-- start of WORKING DATA --

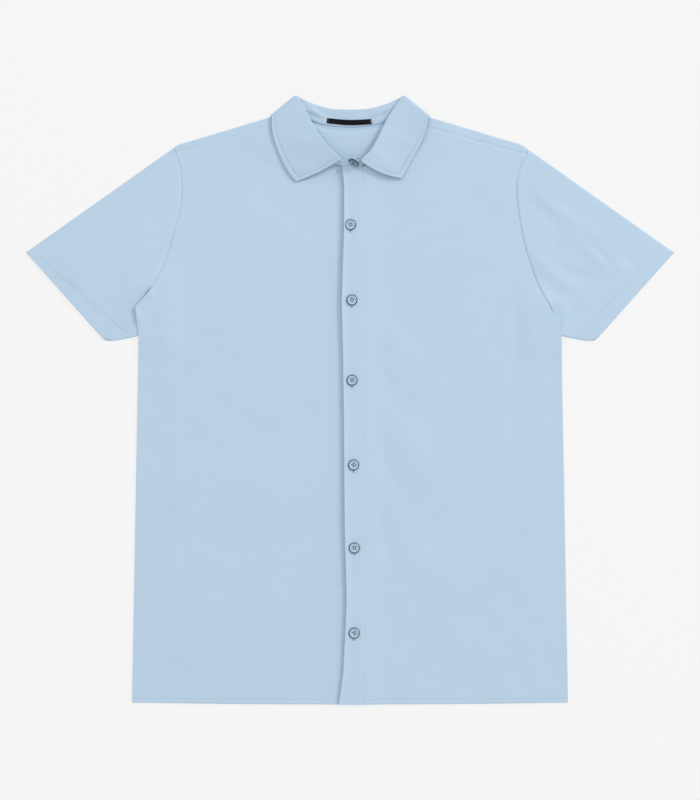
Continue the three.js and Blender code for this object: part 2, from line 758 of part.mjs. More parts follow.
// A closed solid for cutting, from a geometry with its shared corners merged
function solid(geometry) {
  const bare = geometry.clone();
  bare.deleteAttribute('normal');
  bare.deleteAttribute('uv');
  const merged = mergeVertices(bare, tolerance);
  const index = [...merged.index.array];
  const triVerts = [];
  for (let i = 0; i < index.length; i += 3) {
    const [a, b, c] = index.slice(i, i + 3);
    if (a !== b && b !== c && c !== a) triVerts.push(a, b, c);
  }
  const vertProperties = new Float32Array(merged.attributes.position.array);
  const mesh = new wasm.Mesh({ numProp: 3, vertProperties, triVerts: new Uint32Array(triVerts) });
  return new wasm.Manifold(mesh);
}

function geometryOf(manifold) {
  const { vertProperties, triVerts } = manifold.getMesh();
  const geometry = new THREE.BufferGeometry();
  geometry.setAttribute('position', new THREE.BufferAttribute(vertProperties, 3));
  geometry.setIndex(new THREE.BufferAttribute(triVerts, 1));
  return geometry;
}

// A sewn-through button with four holes, its back on the plane z = 0
function makeButton() {
  const { radius, height, rim, holes, holeRadius, holeSpread } = button;
  const floor = height - button.dish;
  const profile = [
    [0, 0],
    [radius - rim, 0],
    [radius, button.widestZ],
    [radius - button.shoulderIn, button.shoulderZ],
    [radius - rim, height],
    [radius - 2 * rim, height],
    [radius - 2 * rim - button.dishSlope, floor],
    [0, floor],
  ].map(([r, z]) => new THREE.Vector2(r, z));
  let body = solid(new THREE.LatheGeometry(profile, button.sides).rotateX(Math.PI / 2));
  for (let hole = 0; hole < holes; hole += 1) {
    const angle = ((hole + 0.5) * 2 * Math.PI) / holes;
    const drill = new THREE.CylinderGeometry(holeRadius, holeRadius, 4 * height, button.holeSides);
    drill.rotateX(Math.PI / 2);
    drill.translate(holeSpread * Math.cos(angle), holeSpread * Math.sin(angle), 0);
    body = body.subtract(solid(drill));
  }
  return geometryOf(body);
}

// The collar's button stands off the outer face of the stand's end
function placeCollarButton(mesh) {
  const { x, y, z, lean, twist } = collarButton;
  mesh.rotation.set(THREE.MathUtils.degToRad(lean), 0, THREE.MathUtils.degToRad(twist), 'ZYX');
  mesh.position.set(x, y, z);
}

function material(look) {
  return new THREE.MeshStandardMaterial({ ...look, metalness: 0 });
}

function node(name, geometry, look) {
  const mesh = new THREE.Mesh(geometry, material(look));
  mesh.name = name;
  return mesh;
}

const shirt = new THREE.Group();
shirt.add(node('back', makeBack(), looks.knit));
shirt.add(node('front_right', makeFront(right), looks.knit));
shirt.add(node('front_left', makeFront(left), looks.knit));
shirt.add(node('sleeve_right', makeSleeve(right), looks.knit));
shirt.add(node('sleeve_left', makeSleeve(left), looks.knit));
const underEdges = () => [underBand.left, underBand.right];
const upperEdges = (y) => [bandAt(y, 'free'), bandAt(y, 'seam')];
shirt.add(node('under_placket', makeBand(underEdges, underBandFloor), looks.knit));
shirt.add(node('placket', makeBand(upperEdges, upperBandFloor), looks.knit));
shirt.add(node('collar_fall', makeFall(), looks.knit));
shirt.add(node('collar_stand', makeStand(), looks.knit));
shirt.add(node('neck_label', makeLabel(), looks.blackTape));

buttonPlaces.forEach((place, i) => {
  const mesh = node(`button_${i + 1}`, makeButton(), looks.shell);
  mesh.position.set(place.x, place.y, layer + 2 * bandCloth + 2 * gap);
  shirt.add(mesh);
});

const topButton = node(`button_${buttonPlaces.length + 1}`, makeButton(), looks.shell);
placeCollarButton(topButton);
shirt.add(topButton);

export default shirt;
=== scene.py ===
import math

import bmesh
import bpy
import numpy as np
from mathutils import Matrix, Vector


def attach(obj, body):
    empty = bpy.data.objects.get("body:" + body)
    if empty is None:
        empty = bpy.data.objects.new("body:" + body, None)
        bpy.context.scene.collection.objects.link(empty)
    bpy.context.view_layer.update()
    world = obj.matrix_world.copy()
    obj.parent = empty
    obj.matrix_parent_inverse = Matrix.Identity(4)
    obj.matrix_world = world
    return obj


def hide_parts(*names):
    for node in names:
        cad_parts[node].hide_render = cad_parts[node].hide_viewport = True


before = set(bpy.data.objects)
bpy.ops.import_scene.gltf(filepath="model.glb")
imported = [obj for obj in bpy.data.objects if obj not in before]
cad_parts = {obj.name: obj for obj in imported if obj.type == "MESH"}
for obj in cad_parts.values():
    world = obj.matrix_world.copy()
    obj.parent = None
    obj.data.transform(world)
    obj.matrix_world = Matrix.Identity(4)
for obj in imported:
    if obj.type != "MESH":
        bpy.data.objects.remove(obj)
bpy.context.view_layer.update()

# A short-sleeved knitted shirt with a collar, buttoned up and laid flat on its back.
# Tables are in millimetres; meshes are made in metres. The hem is towards -Y, the wearer's left is +X.
mm = 0.001
gap = 0.3  # air between layers that touch in the real shirt
clothThick = 1.2
layer = clothThick + gap
foldReach = clothThick + gap / 2  # from a folded edge to the middle of its turn
foldRadius = layer / 2
print("stage: frame loaded", len(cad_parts), "nodes")


# lines and grids

def ease(value, low, high):
    t = np.clip((value - low) / (high - low), 0, 1)
    return t * t * (3 - 2 * t)


def bell(distance, width):
    return np.exp(-(distance / width) ** 2)


def span(start, reach):  # two limits, counted from a start
    return start + reach[0], start + reach[1]


def curveThrough(points, steps=16):  # a smooth line through a few points
    knots = np.array(points, float)
    spans = []
    t = np.linspace(0, 1, steps, endpoint=False)[:, None]
    for i in range(len(knots) - 1):
        before, here = knots[max(i - 1, 0)], knots[i]
        there, after = knots[i + 1], knots[min(i + 2, len(knots) - 1)]
        leave, reach = (there - before) / 2, (after - here) / 2
        cubic = (2 * here - 2 * there + leave + reach) * t ** 3
        square = (-3 * here + 3 * there - 2 * leave - reach) * t ** 2
        spans.append(cubic + square + leave * t + here)
    return np.vstack(spans + [knots[-1:]])


def reachAlong(line):
    steps = np.linalg.norm(np.diff(line, axis=0), axis=1)
    return np.concatenate([[0], np.cumsum(steps)])


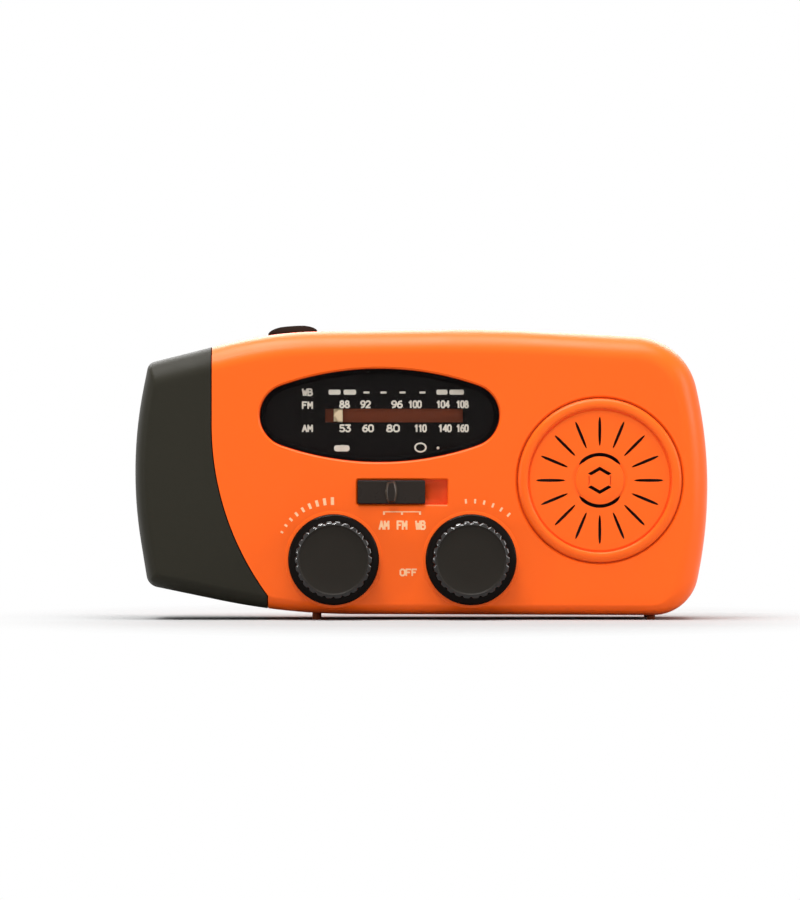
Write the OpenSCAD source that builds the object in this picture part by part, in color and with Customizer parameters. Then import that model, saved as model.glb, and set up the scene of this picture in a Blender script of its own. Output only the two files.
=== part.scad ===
// Emergency radio: a hand crank, a solar panel, a torch, a telescopic antenna and a tuning dial.
// Millimetres. +X runs from the torch to the speaker, the front faces -Y and +Z is up.
// The origin lies on the floor, under the middle of the radio.

/* [Housing] */
// Length from the torch end to the speaker end
housing_l = 127; // [126:0.5:129]
// Height of the housing without its feet
housing_h = 63.7; // [63.4:0.1:64.4]
// Front face to back face, without knobs and crank
housing_d = 33.5; // [33.5:0.5:35]
// Wall thickness of the moulded shells
wall = 2; // [1.8:0.1:2.2]
// How far the rounded edge reaches in from the outline
edge_in = 5.5; // [4:0.5:5.5]
// How far the rounded edge reaches back from the front and back faces
edge_deep = 6.5; // [5:0.5:7]

/* [Front] */
// Half the length of the dial window
window_a = 26.75; // [25:0.25:27]
// Half the height of the dial window
window_b = 10.5; // [9:0.5:10.5]
// Radius of the two knobs' skirts
knob_r = 10.1; // [9:0.1:10.5]
// Flutes round each knob
knob_flutes = 26; // [18:2:36]
// How far the knobs stand out of the front face
knob_h = 5.5; // [4.5:0.5:6.5]
// Radius of the speaker grille
grille_r = 18.2; // [17.6:0.2:18.2]
// Radial slots in the speaker grille
grille_slots = 16; // [12:2:24]

/* [Crank] */
// Crank axis to the fold-out grip's pivot
crank_reach = 31.5; // [30:0.5:34]
// Diameter of the fold-out grip
grip_d = 6.4; // [5.6:0.2:6.4]
// Length of the fold-out grip
grip_l = 20; // [16:1:20]
// Teeth of each big gear in the generator drive
gear_teeth = 40; // [40:1:40]
// Teeth of each pinion in the generator drive
pinion_teeth = 12; // [12:1:12]

/* [Antenna] */
// Outer diameter of the widest tube
antenna_d = 4.8; // [4.4:0.2:4.8]
// Length of the widest tube
antenna_l = 72; // [60:1:72]
// Tubes that slide in one another, with the widest
antenna_tubes = 5; // [5:1:5]

/* [Hidden] */
$fn = 48;
eps = 0.01;

// Planes of the housing, along Y
y_front = -housing_d / 2 - 0.75;
y_rear = housing_d / 2 - 0.75;
y_part = 0;
y_in_front = y_front + wall;
y_in_rear = y_rear - wall;
pcb_y = y_front + 11.3;
pcb_t = 1.6;

// Outline of the housing seen from the front, clockwise: x, z, corner radius, share of the edge
// rounding on the side that follows, and steps round the corner
outline_l = 127;
outline_h = 63.7;
corners = [
  [-65.2, 34.6, 96, 0.5, 5],
  [-60.7, 57.1, 2.2, 1, 3],
  [-33.4, 64.0, 92, 1, 5],
  [16.9, 64.7, 350, 1, 3],
  [58.9, 62.4, 14.4, 1, 8],
  [66.0, 31.3, 98, 1, 5],
  [60.1, 0.9, 10.2, 0.45, 7],
  [-30.0, 1.2, 150, 0.6, 4],
  [-60.8, 7.6, 3, 0.5, 3]
];
corner_count = len(corners);
least_r = 1;
edge_steps = 6;

// Seam between the torch head and the shells: straight, then an arc that ends in a short straight
seam_x = -46.7;
seam_z = 43.3;
seam_r = 64;
seam_end_x = -34.2;
seam_gap = 0.25;
collar = 2.5;

// Places on the front face, as x and z
window_at = [-9.2, 45.45];
window_flat_r = 66;
volume_at = [-19.4, 13.4];
tuning_at = [11.1, 13.4];
grille_at = [39.7, 31];
slot_x = [-14.2, 5.9];
slot_z = [25.6, 31.2];
shaft_r = 3;
switch_travel = 4.8;

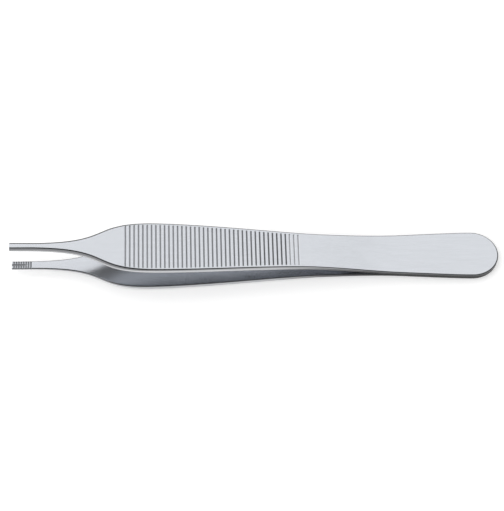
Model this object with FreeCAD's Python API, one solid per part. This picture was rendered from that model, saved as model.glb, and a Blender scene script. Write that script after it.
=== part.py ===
import FreeCAD, Part
import math
import os

from FreeCAD import Vector

# Thumb forceps: two sprung steel blades that lie flat against each other at the heel,
# where they are welded together, and stand apart at the tips. The fingers press the
# grooved grip and the fine teeth of the jaws close on the tissue.
# Millimetres. X runs from the tips to the heel and Z is up. The forceps lies as it
# comes to rest, on the belly of its lower blade and on the end of its heel.

# Outline of a blade seen from above, from the tip to the heel
length = 120.0
tip_width = 2.15
tip_straight = 5.0
grip_width = 12.92
grip_from_tip = 35.0
waist_width = 9.06
waist_from_tip = 73.0
heel_width = 11.92
heel_round = 6.6

# How far each curve of the outline keeps the direction of its end
neck_lead = 21.0
shoulder_lead = 14.3
grip_lead = 9.3
front_waist_lead = 7.5
back_waist_lead = 13.5
heel_lead = 6.5

# Side view of a blade: the curves of its inner face and of its outer face
tip_opening = 9.74
tip_thickness = 1.1
heel_thickness = 1.05
inner_parting = 94.7
inner_lead = 12.4
inner_tip_lead = 82.0
inner_splay = 1.2
outer_parting = 95.9
outer_lead = 14.5
outer_tip_lead = 75.7
outer_splay = 0.3

# Easing of the outer face's long edge: a bevel, and a smaller bevel on its corners
bevel = 0.42
bevel_easing = 0.17

# Grooves across the grip, round at the bottom
groove_count = 41
groove_pitch = 1.059
first_groove = 27.9
groove_width = 0.4
groove_depth = 0.17
groove_margin = 0.72
faint_grooves = 3
faint_depth = 0.1

# Jaws: cuts across the inner face leave teeth, and a channel runs between their rows
tooth_count = 8
tooth_pitch = 0.59
first_tooth_cut = 0.3
tooth_cut_width = 0.5
tooth_cut_depth = 0.25
channel_width = 0.34
channel_depth = 0.24
channel_length = 5.2
channel_cutter = 3.0


def bezier(poles):
    curve = Part.BezierCurve()
    curve.setPoles(poles)
    return curve


def line(start, end):
    return Part.LineSegment(start, end).toShape()


def outline_curve(start, start_width, lead_out, lead_in, end, end_width):
    """One stretch of the outline, parallel to the middle line at both its ends."""
    return bezier([Vector(start, start_width / 2, 0), Vector(start + lead_out, start_width / 2, 0),
                   Vector(end - lead_in, end_width / 2, 0), Vector(end, end_width / 2, 0)])


def face_curve(parting, lead, height, tip_height, tip_lead, splay):
    """A face in the side view: level at the heel, then bent away up to the tip."""
    drop = tip_lead * math.tan(math.radians(splay))
    return bezier([Vector(0, 0, tip_height), Vector(tip_lead, 0, tip_height - drop),
                   Vector(parting - lead, 0, height), Vector(parting, 0, height)])


heel_start = length - heel_round
neck_curve = outline_curve(tip_straight, tip_width, neck_lead, shoulder_lead,
                           grip_from_tip, grip_width)
grip_curve = outline_curve(grip_from_tip, grip_width, grip_lead, front_waist_lead,
                           waist_from_tip, waist_width)
handle_curve = outline_curve(waist_from_tip, waist_width, back_waist_lead, heel_lead,
                             heel_start, heel_width)
inner_curve = face_curve(inner_parting, inner_lead, 0, tip_opening / 2,
                         inner_tip_lead, inner_splay)
outer_curve = face_curve(outer_parting, outer_lead, heel_thickness,
                         tip_opening / 2 + tip_thickness, outer_tip_lead, outer_splay)


def place_on(curve, station):
    """The point of a curve at a distance from the tip, and the curve's direction there."""
    low = 0.0
    high = 1.0
    while high - low > 1e-9:
        middle = (low + high) / 2
        if curve.value(middle).x < station:
            low = middle
        else:
            high = middle
    return curve.value(high), curve.tangent(high)[0]


def half_width(station):
    """Half the width of the blade at a distance from the tip, on the neck or the grip."""
    curve = neck_curve if station < grip_from_tip else grip_curve
    return place_on(curve, station)[0].y


def plan():
    """A prism on one half of the outline, higher than the blade."""
    tip = Vector(0, tip_width / 2, 0)
    ellipse = Part.Ellipse(Vector(heel_start, 0, 0), heel_round, heel_width / 2)
    edges = [line(Vector(0, 0, 0), tip), line(tip, Vector(tip_straight, tip_width / 2, 0)),
             neck_curve.toShape(), grip_curve.toShape(), handle_curve.toShape(),
             Part.ArcOfEllipse(ellipse, 0, math.pi / 2).toShape(),
             line(Vector(length, 0, 0), Vector(0, 0, 0))]
    face = Part.Face(Part.Wire(Part.sortEdges(edges)[0]))
    return face.extrude(Vector(0, 0, tip_opening + tip_thickness))


def side_profile():
    """A slab with the side view of a blade, wider than the blade's half."""
    end = length + heel_round
    inner_tip = Vector(0, 0, tip_opening / 2)
    outer_tip = Vector(0, 0, tip_opening / 2 + tip_thickness)
    outer_end = Vector(end, 0, heel_thickness)
    inner_end = Vector(end, 0, 0)
    edges = [line(inner_tip, outer_tip), outer_curve.toShape(),
             line(Vector(outer_parting, 0, heel_thickness), outer_end), line(outer_end, inner_end),
             line(inner_end, Vector(inner_parting, 0, 0)), inner_curve.toShape()]
    face = Part.Face(Part.Wire(Part.sortEdges(edges)[0]))
    return face.extrude(Vector(0, grip_width, 0))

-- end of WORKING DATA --

PROBLEM STATEMENT:
Each line from the one containing "buttonPlaces.forEach((place, i) =>" through the one containing "in imported if" must be retyped exactly, the first and last of these included.

TASK SOLUTION:
buttonPlaces.forEach((place, i) => {
  const mesh = node(`button_${i + 1}`, makeButton(), looks.shell);
  mesh.position.set(place.x, place.y, layer + 2 * bandCloth + 2 * gap);
  shirt.add(mesh);
});

const topButton = node(`button_${buttonPlaces.length + 1}`, makeButton(), looks.shell);
placeCollarButton(topButton);
shirt.add(topButton);

export default shirt;
=== scene.py ===
import math

import bmesh
import bpy
import numpy as np
from mathutils import Matrix, Vector


def attach(obj, body):
    empty = bpy.data.objects.get("body:" + body)
    if empty is None:
        empty = bpy.data.objects.new("body:" + body, None)
        bpy.context.scene.collection.objects.link(empty)
    bpy.context.view_layer.update()
    world = obj.matrix_world.copy()
    obj.parent = empty
    obj.matrix_parent_inverse = Matrix.Identity(4)
    obj.matrix_world = world
    return obj


def hide_parts(*names):
    for node in names:
        cad_parts[node].hide_render = cad_parts[node].hide_viewport = True


before = set(bpy.data.objects)
bpy.ops.import_scene.gltf(filepath="model.glb")
imported = [obj for obj in bpy.data.objects if obj not in before]
cad_parts = {obj.name: obj for obj in imported if obj.type == "MESH"}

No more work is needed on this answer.